**GIVEN MATERIAL:**
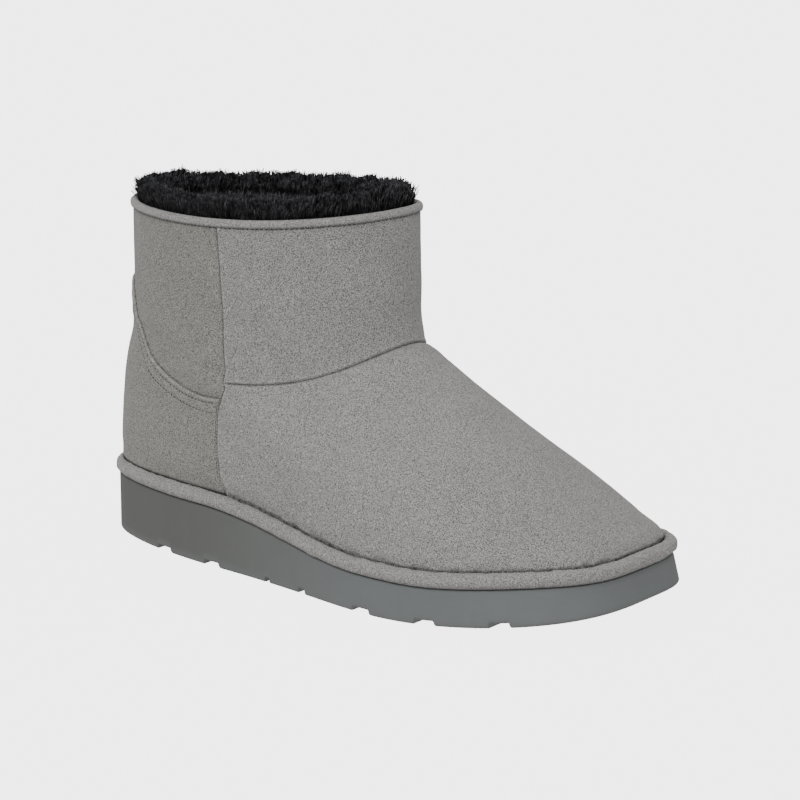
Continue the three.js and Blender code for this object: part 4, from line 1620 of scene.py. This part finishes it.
        shade = tree.add("ShaderNodeMath", {"operation": "MULTIPLY"}, s0=shade, s1=start["Tip_Paleness_And_Painted_Light"]).outputs[0]
        held = tree.add("GeometryNodeStoreNamedAttribute", {"data_type": "FLOAT", "domain": "INSTANCE"},
                        Geometry=placed, Name="own", Value=shade).outputs[0]
        real = tree.add("GeometryNodeRealizeInstances", Geometry=held).outputs[0]
        tip = tree.add("GeometryNodeInputNamedAttribute", {"data_type": "FLOAT"}, Name="tip").outputs[0]
        each = tree.add("GeometryNodeInputNamedAttribute", {"data_type": "FLOAT"}, Name="own").outputs[0]
        tone = tree.add("ShaderNodeMath", {"operation": "MULTIPLY"}, s0=tip, s1=each).outputs[0]
        toned = tree.add("GeometryNodeStoreNamedAttribute", {"data_type": "FLOAT", "domain": "POINT"},
                         Geometry=real, Name="tone", Value=tone).outputs[0]
        area = sum(face.area for face in patch.data.polygons)
        reach = self.strand_mm * band.length
        values = {"Density": self.count / area, "Length": reach * MM, "Lean": band.lean, "Tip_Paleness_And_Painted_Light": band.tip_paleness_and_painted_light,
                  "Thickness": self.strand_thick / 2 / reach, "Seed": band.seed}
        return group.run(patch, band.name, toned, Finish.FUR, values)


@dataclass
class Insole:
    """A soft board covered with short fleece, on the sole inside the upper."""

    inward: float = 7.0
    levels: tuple[tuple[float, float], ...] = (
        (0.6, 0.3), (0.0, 0.9), (0.0, 2.2), (0.25, 3.2), (0.8, 3.9), (1.8, 4.25), (4.0, 4.35),
        (10.0, 4.4), (18.0, 4.3),
    )  # inward from its own edge and up from the sole's top, in mm
    unevenness: tuple[Wave, ...] = (Wave(0.18, 12.0, 71),)
    tone: float = 0.6

    def build(self) -> bpy.types.Object:
        """Build the insole.

        Returns:
            The insole.
        """
        place, side = FORM.columns(50, 80)
        angle = FORM.column_angles(place, side, FORM.sole_sizes.heel_height)
        rings = []
        for inward, up in self.levels:
            x, y = FORM.sole(angle, self.inward + inward, 1.0)
            rings.append(np.stack([x, y, FORM.top(x) + up], -1))
        points = np.array(rings)
        points[4:, :, 2] += layered(points[4:], self.unevenness)
        faces = stack_faces(len(self.levels), len(angle))
        piece = Sheet(points, faces, {"tone": np.full(points.shape[:2], self.tone)}).build("insole_fleece")
        dress(piece, "insole", "insole", Finish.FLEECE)
        return piece


# The studio

class Lamp(NamedTuple):
    """A large lamp: its angles in degrees, power and softness."""

    name: str
    azimuth: float
    elevation: float
    power: float
    soft: float


@dataclass
class Studio:
    """A pale floor, soft light from all round, and the camera at the photograph's angle."""

    azimuth: float = 38.663
    elevation: float = 12.998
    distance_mm: float = 1199.998
    aim_mm: tuple[float, float, float] = (0.0, 0.0, 80.0)
    pan: float = -0.585
    tilt: float = 0.141
    lens_mm: float = 121.0
    cove: tuple[tuple[float, float], ...] = (
        (8.0, 0.0), (9.5, 0.12), (10.8, 0.5), (11.9, 1.2), (12.7, 2.2), (13.1, 3.5), (13.2, 5.0),
        (13.2, 20.0),
    )  # radius and height in metres
    cove_sides: int = 64
    glow: float = 4.1
    sky: float = 0.6
    lamps: tuple[Lamp, ...] = (Lamp("key", 18.0, 32.0, 1.1, 50.0), Lamp("top", -60.0, 72.0, 0.5, 80.0))

    def build(self) -> None:
        """Build the floor, the lights and the camera."""
        self.floor()
        self.lights()
        self.camera()

    def floor(self) -> None:
        """Lay a wide pale floor that sweeps up into a wall all round."""
        mesh = bpy.data.meshes.new("floor")
        turns = np.arange(self.cove_sides) * 2 * math.pi / self.cove_sides
        rings = [np.stack([radius * np.cos(turns), radius * np.sin(turns), np.full(len(turns), height)], -1)
                 for radius, height in self.cove]
        count = len(turns)
        faces = [quad.tolist() for quad in ring_faces(len(rings), count, False)]
        mesh.from_pydata(np.concatenate(rings).tolist(), [], [list(range(count)), *faces])
        floor = place_object("floor", mesh)
        mesh.materials.append(Surface("pale_studio_floor").finish(
            Base_Color=linear("#8c8c8c"), Roughness=1.0, Specular_IOR_Level=0.0,
            Emission_Color=linear("#ffffff"), Emission_Strength=self.glow))
        floor.visible_diffuse = False  # the glow is for the eye and leaves the boot's light alone
        floor.visible_glossy = False
        floor.visible_shadow = False

    def lights(self) -> None:
        """Set an even pale sky and two large soft lamps."""
        world = bpy.data.worlds.new("studio_sky")
        bpy.context.scene.world = world
        world.use_nodes = True
        sky = world.node_tree.nodes["Background"]
        Tree(world.node_tree).fill(sky, {"Color": linear("#ffffff"), "Strength": self.sky})
        for row in self.lamps:
            lamp = bpy.data.lights.new(row.name, "SUN")
            lamp.energy = row.power
            lamp.angle = math.radians(row.soft)
            holder = place_object(row.name, lamp)
            place = Vector(direction(row.azimuth, row.elevation))
            holder.location = place * 2
            holder.rotation_euler = (-place).to_track_quat("-Z", "Y").to_euler()

    def camera(self) -> None:
        """Set the camera."""
        away = direction(self.azimuth, self.elevation)
        place = (np.array(self.aim_mm) + self.distance_mm * away + SHIFT) * MM
        back = Vector(direction(self.azimuth + self.pan, self.elevation + self.tilt))
        right = Vector((-back.y, back.x, 0.0)).normalized()
        up = back.cross(right)
        camera = bpy.data.cameras.new("camera")
        camera.sensor_width = 36.0
        camera.lens = self.lens_mm
        camera.clip_end = 100.0
        holder = place_object("camera", camera)
        turn = Matrix((right, up, back)).transposed().to_4x4()
        holder.matrix_world = Matrix.Translation(Vector(place)) @ turn
        bpy.context.scene.camera = holder


def main() -> None:
    """Build the boot and the studio."""
    logging.basicConfig(level=logging.INFO, format="%(name)s: %(message)s")
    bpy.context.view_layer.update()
    Studio().build()
    for part in (Outsole(), Welt(), Upper(), HeelCounter(), CollarBinding(), FurLining(), Insole()):
        part.build()


if __name__ == "__main__":
    main()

**GIVEN PROBLEM:** Nothing in the data may differ; print all of it exactly as written.

**IN RESPONSE:**
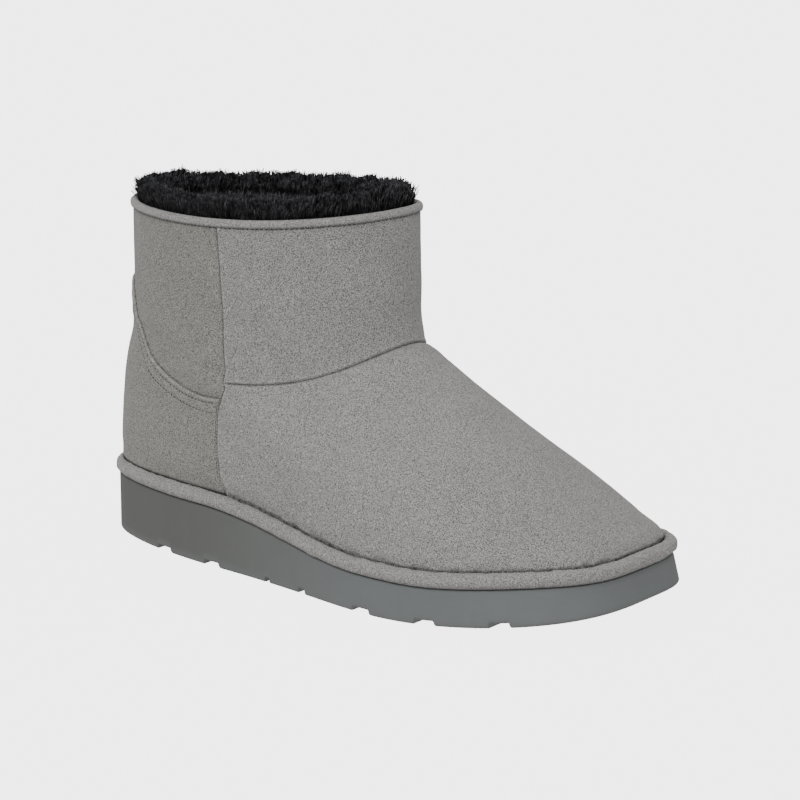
Continue the three.js and Blender code for this object: part 4, from line 1620 of scene.py. This part finishes it.
        shade = tree.add("ShaderNodeMath", {"operation": "MULTIPLY"}, s0=shade, s1=start["Tip_Paleness_And_Painted_Light"]).outputs[0]
        held = tree.add("GeometryNodeStoreNamedAttribute", {"data_type": "FLOAT", "domain": "INSTANCE"},
                        Geometry=placed, Name="own", Value=shade).outputs[0]
        real = tree.add("GeometryNodeRealizeInstances", Geometry=held).outputs[0]
        tip = tree.add("GeometryNodeInputNamedAttribute", {"data_type": "FLOAT"}, Name="tip").outputs[0]
        each = tree.add("GeometryNodeInputNamedAttribute", {"data_type": "FLOAT"}, Name="own").outputs[0]
        tone = tree.add("ShaderNodeMath", {"operation": "MULTIPLY"}, s0=tip, s1=each).outputs[0]
        toned = tree.add("GeometryNodeStoreNamedAttribute", {"data_type": "FLOAT", "domain": "POINT"},
                         Geometry=real, Name="tone", Value=tone).outputs[0]
        area = sum(face.area for face in patch.data.polygons)
        reach = self.strand_mm * band.length
        values = {"Density": self.count / area, "Length": reach * MM, "Lean": band.lean, "Tip_Paleness_And_Painted_Light": band.tip_paleness_and_painted_light,
                  "Thickness": self.strand_thick / 2 / reach, "Seed": band.seed}
        return group.run(patch, band.name, toned, Finish.FUR, values)


@dataclass
class Insole:
    """A soft board covered with short fleece, on the sole inside the upper."""

    inward: float = 7.0
    levels: tuple[tuple[float, float], ...] = (
        (0.6, 0.3), (0.0, 0.9), (0.0, 2.2), (0.25, 3.2), (0.8, 3.9), (1.8, 4.25), (4.0, 4.35),
        (10.0, 4.4), (18.0, 4.3),
    )  # inward from its own edge and up from the sole's top, in mm
    unevenness: tuple[Wave, ...] = (Wave(0.18, 12.0, 71),)
    tone: float = 0.6

    def build(self) -> bpy.types.Object:
        """Build the insole.

        Returns:
            The insole.
        """
        place, side = FORM.columns(50, 80)
        angle = FORM.column_angles(place, side, FORM.sole_sizes.heel_height)
        rings = []
        for inward, up in self.levels:
            x, y = FORM.sole(angle, self.inward + inward, 1.0)
            rings.append(np.stack([x, y, FORM.top(x) + up], -1))
        points = np.array(rings)
        points[4:, :, 2] += layered(points[4:], self.unevenness)
        faces = stack_faces(len(self.levels), len(angle))
        piece = Sheet(points, faces, {"tone": np.full(points.shape[:2], self.tone)}).build("insole_fleece")
        dress(piece, "insole", "insole", Finish.FLEECE)
        return piece


# The studio

class Lamp(NamedTuple):
    """A large lamp: its angles in degrees, power and softness."""

    name: str
    azimuth: float
    elevation: float
    power: float
    soft: float


@dataclass
class Studio:
    """A pale floor, soft light from all round, and the camera at the photograph's angle."""

    azimuth: float = 38.663
    elevation: float = 12.998
    distance_mm: float = 1199.998
    aim_mm: tuple[float, float, float] = (0.0, 0.0, 80.0)
    pan: float = -0.585
    tilt: float = 0.141
    lens_mm: float = 121.0
    cove: tuple[tuple[float, float], ...] = (
        (8.0, 0.0), (9.5, 0.12), (10.8, 0.5), (11.9, 1.2), (12.7, 2.2), (13.1, 3.5), (13.2, 5.0),
        (13.2, 20.0),
    )  # radius and height in metres
    cove_sides: int = 64
    glow: float = 4.1
    sky: float = 0.6
    lamps: tuple[Lamp, ...] = (Lamp("key", 18.0, 32.0, 1.1, 50.0), Lamp("top", -60.0, 72.0, 0.5, 80.0))

    def build(self) -> None:
        """Build the floor, the lights and the camera."""
        self.floor()
        self.lights()
        self.camera()

    def floor(self) -> None:
        """Lay a wide pale floor that sweeps up into a wall all round."""
        mesh = bpy.data.meshes.new("floor")
        turns = np.arange(self.cove_sides) * 2 * math.pi / self.cove_sides
        rings = [np.stack([radius * np.cos(turns), radius * np.sin(turns), np.full(len(turns), height)], -1)
                 for radius, height in self.cove]
        count = len(turns)
        faces = [quad.tolist() for quad in ring_faces(len(rings), count, False)]
        mesh.from_pydata(np.concatenate(rings).tolist(), [], [list(range(count)), *faces])
        floor = place_object("floor", mesh)
        mesh.materials.append(Surface("pale_studio_floor").finish(
            Base_Color=linear("#8c8c8c"), Roughness=1.0, Specular_IOR_Level=0.0,
            Emission_Color=linear("#ffffff"), Emission_Strength=self.glow))
        floor.visible_diffuse = False  # the glow is for the eye and leaves the boot's light alone
        floor.visible_glossy = False
        floor.visible_shadow = False

    def lights(self) -> None:
        """Set an even pale sky and two large soft lamps."""
        world = bpy.data.worlds.new("studio_sky")
        bpy.context.scene.world = world
        world.use_nodes = True
        sky = world.node_tree.nodes["Background"]
        Tree(world.node_tree).fill(sky, {"Color": linear("#ffffff"), "Strength": self.sky})
        for row in self.lamps:
            lamp = bpy.data.lights.new(row.name, "SUN")
            lamp.energy = row.power
            lamp.angle = math.radians(row.soft)
            holder = place_object(row.name, lamp)
            place = Vector(direction(row.azimuth, row.elevation))
            holder.location = place * 2
            holder.rotation_euler = (-place).to_track_quat("-Z", "Y").to_euler()

    def camera(self) -> None:
        """Set the camera."""
        away = direction(self.azimuth, self.elevation)
        place = (np.array(self.aim_mm) + self.distance_mm * away + SHIFT) * MM
        back = Vector(direction(self.azimuth + self.pan, self.elevation + self.tilt))
        right = Vector((-back.y, back.x, 0.0)).normalized()
        up = back.cross(right)
        camera = bpy.data.cameras.new("camera")
        camera.sensor_width = 36.0
        camera.lens = self.lens_mm
        camera.clip_end = 100.0
        holder = place_object("camera", camera)
        turn = Matrix((right, up, back)).transposed().to_4x4()
        holder.matrix_world = Matrix.Translation(Vector(place)) @ turn
        bpy.context.scene.camera = holder


def main() -> None:
    """Build the boot and the studio."""
    logging.basicConfig(level=logging.INFO, format="%(name)s: %(message)s")
    bpy.context.view_layer.update()
    Studio().build()
    for part in (Outsole(), Welt(), Upper(), HeelCounter(), CollarBinding(), FurLining(), Insole()):
        part.build()


if __name__ == "__main__":
    main()